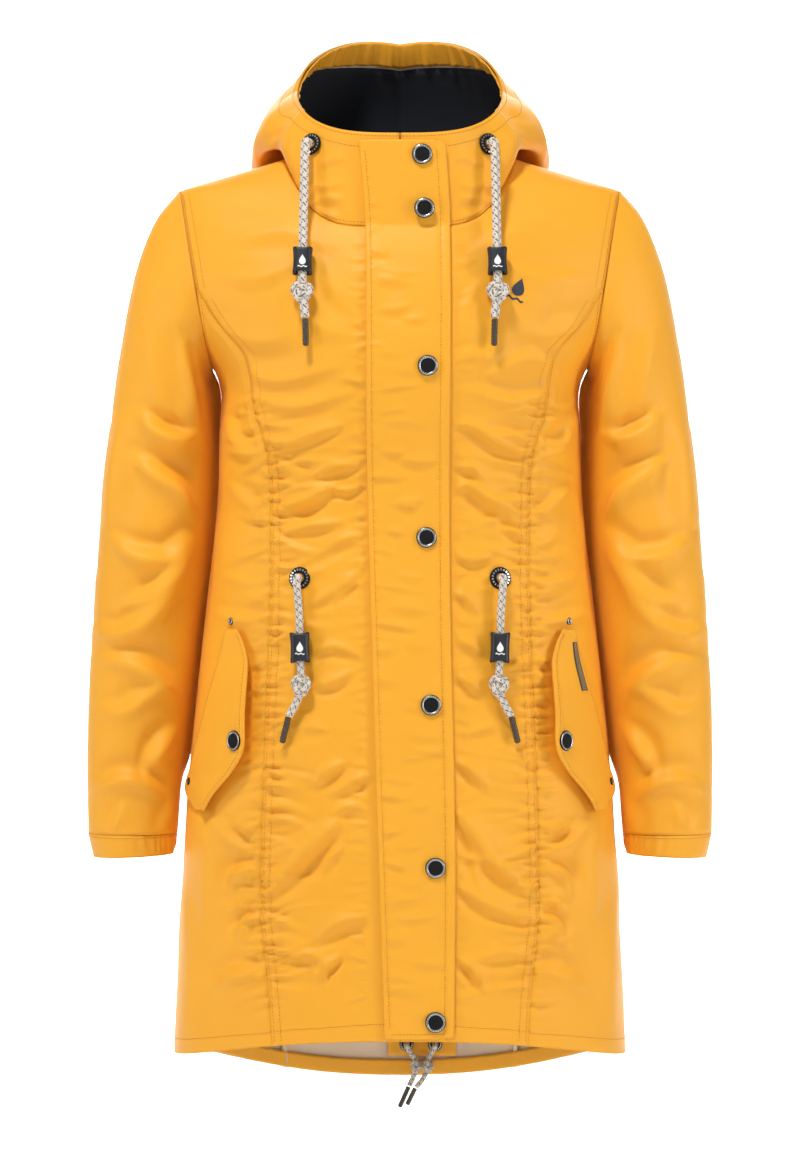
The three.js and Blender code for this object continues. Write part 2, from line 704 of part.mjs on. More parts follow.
for (const [name, side] of Object.entries(SIDES)) {
  const surface = (u, v) => pocketFlapPoint(side, u, v);
  const facing = normalOf(surface, -side);
  const outward = (u, v) => {
    const normal = facing(THREE.MathUtils.clamp(u, 0.02, 0.98), v);
    return normal.y > 0 ? normal.negate() : normal;
  };
  addPiece("pocket_flap_" + name, wallGeometry(4, 8, surface, outward, CLOTH), YELLOW);
  const at = surface(POCKET_SNAP.u, POCKET_SNAP.v);
  const up = outward(POCKET_SNAP.u, POCKET_SNAP.v);
  const snap = addPiece("pocket_snap_" + name, snapShape(), DARK_METAL);
  snap.position.copy(at.addScaledVector(up, 1));
  snap.quaternion.setFromUnitVectors(new THREE.Vector3(0, 0, 1), up);
  placeOn("rivet_upper_" + name, rivetShape(), side * 158, -438, SEAM_GAP, DARK_METAL);
  const rivet = addPiece("rivet_lower_" + name, rivetShape(), DARK_METAL);
  const rivetUp = outward(POCKET_RIVET.u, POCKET_RIVET.v);
  rivet.position.copy(surface(POCKET_RIVET.u, POCKET_RIVET.v).addScaledVector(rivetUp, 0.6));
  rivet.quaternion.setFromUnitVectors(new THREE.Vector3(0, 0, 1), rivetUp);
  if (side > 0) {
    const label = wallGeometry(
      1,
      4,
      (u, v) => {
        const place = [lerp(...LABEL.u, u), lerp(...LABEL.v, v)];
        return surface(...place).addScaledVector(outward(...place), 1 + SEAM_GAP);
      },
      (u, v) => outward(lerp(...LABEL.u, u), lerp(...LABEL.v, v)),
      0.9,
    );
    addPiece("pocket_label", label, NAVY);
  }
}

// ---------- inside of the back hem ----------
function backInside(x, z, inward) {
  const angle = Math.sign(x) * bodyAngle(Math.abs(x), z);
  const point = bodyPoint(1, "back", angle, z);
  return point.addScaledVector(bodyNormal(1, "back", angle, z), -inward);
}
const HEM_FACING = { reach: 186, height: 15 };
const hemFacing = wallGeometry(
  16,
  1,
  (u, v) => {
    const x = lerp(-HEM_FACING.reach, HEM_FACING.reach, u);
    return backInside(x, hemZ("back", x) + 1 + v * HEM_FACING.height, CLOTH + 6 * SEAM_GAP);
  },
  () => new THREE.Vector3(0, 1, 0),
  1.4,
);
addPiece("hem_facing_back", hemFacing, YELLOW);
const HEM_PATCH = { x: [-12, 56], z: [-871, -843] };
const patchInward = CLOTH + 0.8;
const hemPatch = wallGeometry(
  3,
  1,
  (u, v) => backInside(lerp(...HEM_PATCH.x, u), lerp(...HEM_PATCH.z, v), patchInward),
  () => new THREE.Vector3(0, 1, 0),
  1.4,
);
addPiece("hem_eyelet_patch", hemPatch, YELLOW);

// ---------- cords, their locks, eyelets and tips ----------
// Each cord is a list of places in the front view with the height of its middle off the cloth.
const CORD_SIDES = 8;
function cordGeometry(route, radius, knotAt, knotSize) {
  const curve = new THREE.CatmullRomCurve3(route, false, "centripetal");
  const outline = new THREE.Shape();
  for (let k = 0; k < CORD_SIDES; k += 1) {
    const turn = (k / CORD_SIDES) * 2 * Math.PI;
    const corner = [radius * Math.cos(turn), radius * Math.sin(turn)];
    if (k === 0) outline.moveTo(...corner);
    else outline.lineTo(...corner);
  }
  outline.closePath();
  const steps = Math.ceil(curve.getLength() / (radius * 3.4));
  const tube = new THREE.ExtrudeGeometry(outline, { steps, extrudePath: curve });
  const knot = new THREE.SphereGeometry(1, 10, 7).scale(...knotSize);
  knot.translate(knotAt.x, knotAt.y, knotAt.z);
  return geometryOf(solidOf(tube).add(solidOf(knot)));
}

// A lock is a rounded block that the cord runs down through.
function lockGeometry(width, depth, height, bore) {
  const [w, d, r] = [width / 2, depth / 2, depth * 0.36];
  const outline = new THREE.Shape();
  outline.moveTo(-w + r, -d);
  outline.lineTo(w - r, -d);
  outline.absarc(w - r, -d + r, r, -Math.PI / 2, 0);
  outline.lineTo(w, d - r);
  outline.absarc(w - r, d - r, r, 0, Math.PI / 2);
  outline.lineTo(-w + r, d);
  outline.absarc(-w + r, d - r, r, Math.PI / 2, Math.PI);
  outline.lineTo(-w, -d + r);
  outline.absarc(-w + r, -d + r, r, Math.PI, 1.5 * Math.PI);
  const hole = new THREE.Path();
  hole.absarc(0, 0, bore, 0, 2 * Math.PI, true);
  outline.holes.push(hole);
  const options = { depth: height, bevelEnabled: false, curveSegments: 3, steps: 1 };
  return new THREE.ExtrudeGeometry(outline, options).translate(0, 0, -height / 2);
}

function tipBetween(name, from, to, radius) {
  const axis = to.clone().sub(from);
  const length = axis.length();
  const profile = [[0, 0], [radius, 0], [radius, length - 3], [radius * 0.6, length], [0, length]];
  const tip = addPiece(name, turned(profile, 10), DARK_METAL);
  tip.position.copy(from);
  tip.quaternion.setFromUnitVectors(new THREE.Vector3(0, 0, 1), axis.normalize());
}

// Routes are x, y, z for the wearer's right side. The lock and the tip lie on two points each.
const DRAWCORDS = {
  hood: {
    radius: CORD_RADIUS,
    eyelet: { at: [-82.4, -75.6, 4.5], axis: [-0.49, -0.85, 0.2] },
    route: [
      [-83.8, -78, 5.1],
      [-86.7, -83.3, 6],
      [-87.6, -88, -3],
      [-88, -92, -20],
      [-88.4, -98, -45],
      [-88.8, -105.5, -74],
      [-89, -112.5, -93],
      [-89.2, -116, -107.5],
      [-89.4, -119.5, -122],
      [-89.5, -121, -130],
      [-88, -123, -146],
      [-86.5, -123.6, -160],
    ],
    lock: { span: [[-89, -112.5, -93], [-89.4, -119.5, -122]], size: [19, 14.5, 27.5] },
    knot: { at: [-89.5, -121, -130.5], size: [11.5, 8, 7] },
    tip: [[-86.5, -123.7, -161.2], [-86, -124.5, -186]],
  },
  waist: {
    radius: WAIST_CORD_RADIUS,
    eyelet: { at: [-92, -103.6, -398], axis: [-0.32, -0.94, 0.1] },
    route: [
      [-92.8, -106.3, -397.8],
      [-94.5, -112.2, -397.6],
      [-94.2, -115, -408],
      [-92.4, -116, -430],
      [-92, -117.5, -446],
      [-91.5, -119, -461.5],
      [-91, -120.5, -477],
      [-90.5, -121.2, -490],
      [-91.5, -121, -503],
      [-96, -120.5, -514],
      [-101.5, -119.5, -524],
    ],
    lock: { span: [[-92, -117.5, -446], [-91, -120.5, -477]], size: [19, 13.5, 30] },
    knot: { at: [-90.5, -121.4, -493], size: [10, 7.5, 11] },
    tip: [[-102.1, -119.4, -525.2], [-108, -117, -549]],
  },
};

const placeFor = (side) => ([x, y, z]) => new THREE.Vector3(-side * x, y, z);

function drawcord(kind, name, side) {
  const { radius, eyelet, route, lock, knot, tip } = DRAWCORDS[kind];
  const place = placeFor(side);
  const cord = cordGeometry(route.map(place), radius, place(knot.at), knot.size);
  addPiece(kind + "_cord_" + name, cord, BRAID);
  const ring = addPiece(kind + "_eyelet_" + name, eyeletShape(10.3, radius + 0.7), DARK_METAL);
  const axis = place(eyelet.axis).normalize();
  ring.position.copy(place(eyelet.at)).addScaledVector(axis, 2 * SEAM_GAP);
  ring.quaternion.setFromUnitVectors(new THREE.Vector3(0, 0, 1), axis);
  const [top, bottom] = lock.span.map(place);
  const block = addPiece(kind + "_lock_" + name, lockGeometry(...lock.size, radius + 0.9), PLASTIC);
  block.position.copy(top.clone().lerp(bottom, 0.5));
  block.quaternion.setFromUnitVectors(new THREE.Vector3(0, 0, 1), top.sub(bottom).normalize());
  tipBetween(kind + "_tip_" + name, ...tip.map(place), 3);
}
for (const [name, side] of Object.entries(SIDES)) {
  drawcord("hood", name, side);
  drawcord("waist", name, side);
}

// The hem cord's two ends come out of the patch inside the back and are knotted together.
const HEM_CORDS = {
  right: {
    route: [
      [6.5, 134.6, -859.5],
      [6.5, 129, -860.5],
      [10, 128, -866],
      [15, 127.5, -874],
      [16.5, 127.5, -881],
      [13.5, 128, -890],
      [9, 128.5, -899.5],
    ],
    knotAt: [15, 127.5, -881],
    tip: [[8.5, 128.5, -900.6], [-0.5, 128, -921]],
  },
  left: {
    route: [
      [34.8, 134, -859.5],
      [34.8, 128.5, -860.5],
      [31.5, 127.5, -866],
      [27.5, 127, -874],
      [26.5, 126, -881],
      [24, 122, -889.5],
      [19.5, 120.8, -896],
      [15.8, 120.8, -900],
    ],
    knotAt: [28.3, 127.5, -881],
    tip: [[15, 120.8, -900.9], [7, 121, -917.5]],
  },
};
const HEM_KNOT_SIZE = [6.2, 6.5, 8.5];
for (const [name, { route, knotAt, tip }] of Object.entries(HEM_CORDS)) {
  const place = placeFor(-1);
  const cord = cordGeometry(route.map(place), HEM_CORD_RADIUS, place(knotAt), HEM_KNOT_SIZE);
  addPiece("hem_cord_" + name, cord, BRAID);
  const eye = addPiece("hem_eyelet_" + name, eyeletShape(7, HEM_CORD_RADIUS + 0.8), DARK_METAL);
  eye.position.copy(backInside(route[0][0], route[0][2], patchInward + 1.4 + 3 * SEAM_GAP));
  eye.quaternion.setFromUnitVectors(new THREE.Vector3(0, 0, 1), new THREE.Vector3(0, -1, 0));
  tipBetween("hem_tip_" + name, ...tip.map(place), 2.5);
}

export default garment;
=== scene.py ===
"""The rain parka's visual: coated cloth shells on the forms of the part, with folds, stitches, braid and fittings."""

import math

import bpy
import numpy as np
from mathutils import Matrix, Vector


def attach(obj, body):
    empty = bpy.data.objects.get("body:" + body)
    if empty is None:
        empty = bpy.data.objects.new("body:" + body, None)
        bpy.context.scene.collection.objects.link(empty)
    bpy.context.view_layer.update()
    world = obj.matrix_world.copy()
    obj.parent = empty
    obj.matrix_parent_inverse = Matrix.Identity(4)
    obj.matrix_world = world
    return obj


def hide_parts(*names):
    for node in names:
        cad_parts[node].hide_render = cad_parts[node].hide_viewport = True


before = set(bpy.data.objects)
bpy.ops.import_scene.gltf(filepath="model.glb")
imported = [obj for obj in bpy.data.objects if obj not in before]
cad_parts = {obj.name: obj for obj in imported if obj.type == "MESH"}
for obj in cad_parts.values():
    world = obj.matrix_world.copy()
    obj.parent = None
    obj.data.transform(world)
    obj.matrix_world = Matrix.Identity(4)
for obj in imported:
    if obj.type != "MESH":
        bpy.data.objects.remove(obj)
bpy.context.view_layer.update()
MM = 0.001

# Camera: level, square to the front, at the height of the garment's middle.
# Its long lens keeps the sleeves and hem in nearly flat view.
camera_data = bpy.data.cameras.new("front_camera")
camera_data.lens = 105.26
camera_data.sensor_width = 36
camera_data.clip_start = 0.1
camera_data.clip_end = 30
camera = bpy.data.objects.new("front_camera", camera_data)
camera.location = (0, -3.2, -0.396)
camera.rotation_euler = (math.radians(90), 0, 0)
bpy.context.scene.collection.objects.link(camera)
bpy.context.scene.camera = camera
bpy.context.scene.view_settings.view_transform = "Standard"


# Drawcords: two at the hood, two at the waist and two at the back hem, all braided polyester.
# Each is an off-white braid with dark flecks that leaves a metal eyelet and ends in a crimped tip.
def make_mesh(name, points, faces, smooth=True):
    """A linked object of points in millimetres and faces of three or four corners."""
    mesh = bpy.data.meshes.new(name)
    mesh.from_pydata([tuple(p) for p in np.asarray(points) * MM], [], [tuple(f) for f in faces])
    mesh.update()
    if smooth:
        mesh.shade_smooth()
    piece = bpy.data.objects.new(name, mesh)
    bpy.context.scene.collection.objects.link(piece)
    return piece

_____

• [Aim of the task]: Quote the lines that begin at the line containing "are knotted together." and end at the line containing "imported = [obj", keeping both of those lines.

• [Written answer]:
// The hem cord's two ends come out of the patch inside the back and are knotted together.
const HEM_CORDS = {
  right: {
    route: [
      [6.5, 134.6, -859.5],
      [6.5, 129, -860.5],
      [10, 128, -866],
      [15, 127.5, -874],
      [16.5, 127.5, -881],
      [13.5, 128, -890],
      [9, 128.5, -899.5],
    ],
    knotAt: [15, 127.5, -881],
    tip: [[8.5, 128.5, -900.6], [-0.5, 128, -921]],
  },
  left: {
    route: [
      [34.8, 134, -859.5],
      [34.8, 128.5, -860.5],
      [31.5, 127.5, -866],
      [27.5, 127, -874],
      [26.5, 126, -881],
      [24, 122, -889.5],
      [19.5, 120.8, -896],
      [15.8, 120.8, -900],
    ],
    knotAt: [28.3, 127.5, -881],
    tip: [[15, 120.8, -900.9], [7, 121, -917.5]],
  },
};
const HEM_KNOT_SIZE = [6.2, 6.5, 8.5];
for (const [name, { route, knotAt, tip }] of Object.entries(HEM_CORDS)) {
  const place = placeFor(-1);
  const cord = cordGeometry(route.map(place), HEM_CORD_RADIUS, place(knotAt), HEM_KNOT_SIZE);
  addPiece("hem_cord_" + name, cord, BRAID);
  const eye = addPiece("hem_eyelet_" + name, eyeletShape(7, HEM_CORD_RADIUS + 0.8), DARK_METAL);
  eye.position.copy(backInside(route[0][0], route[0][2], patchInward + 1.4 + 3 * SEAM_GAP));
  eye.quaternion.setFromUnitVectors(new THREE.Vector3(0, 0, 1), new THREE.Vector3(0, -1, 0));
  tipBetween("hem_tip_" + name, ...tip.map(place), 2.5);
}

export default garment;
=== scene.py ===
"""The rain parka's visual: coated cloth shells on the forms of the part, with folds, stitches, braid and fittings."""

import math

import bpy
import numpy as np
from mathutils import Matrix, Vector


def attach(obj, body):
    empty = bpy.data.objects.get("body:" + body)
    if empty is None:
        empty = bpy.data.objects.new("body:" + body, None)
        bpy.context.scene.collection.objects.link(empty)
    bpy.context.view_layer.update()
    world = obj.matrix_world.copy()
    obj.parent = empty
    obj.matrix_parent_inverse = Matrix.Identity(4)
    obj.matrix_world = world
    return obj


def hide_parts(*names):
    for node in names:
        cad_parts[node].hide_render = cad_parts[node].hide_viewport = True


before = set(bpy.data.objects)
bpy.ops.import_scene.gltf(filepath="model.glb")
imported = [obj for obj in bpy.data.objects if obj not in before]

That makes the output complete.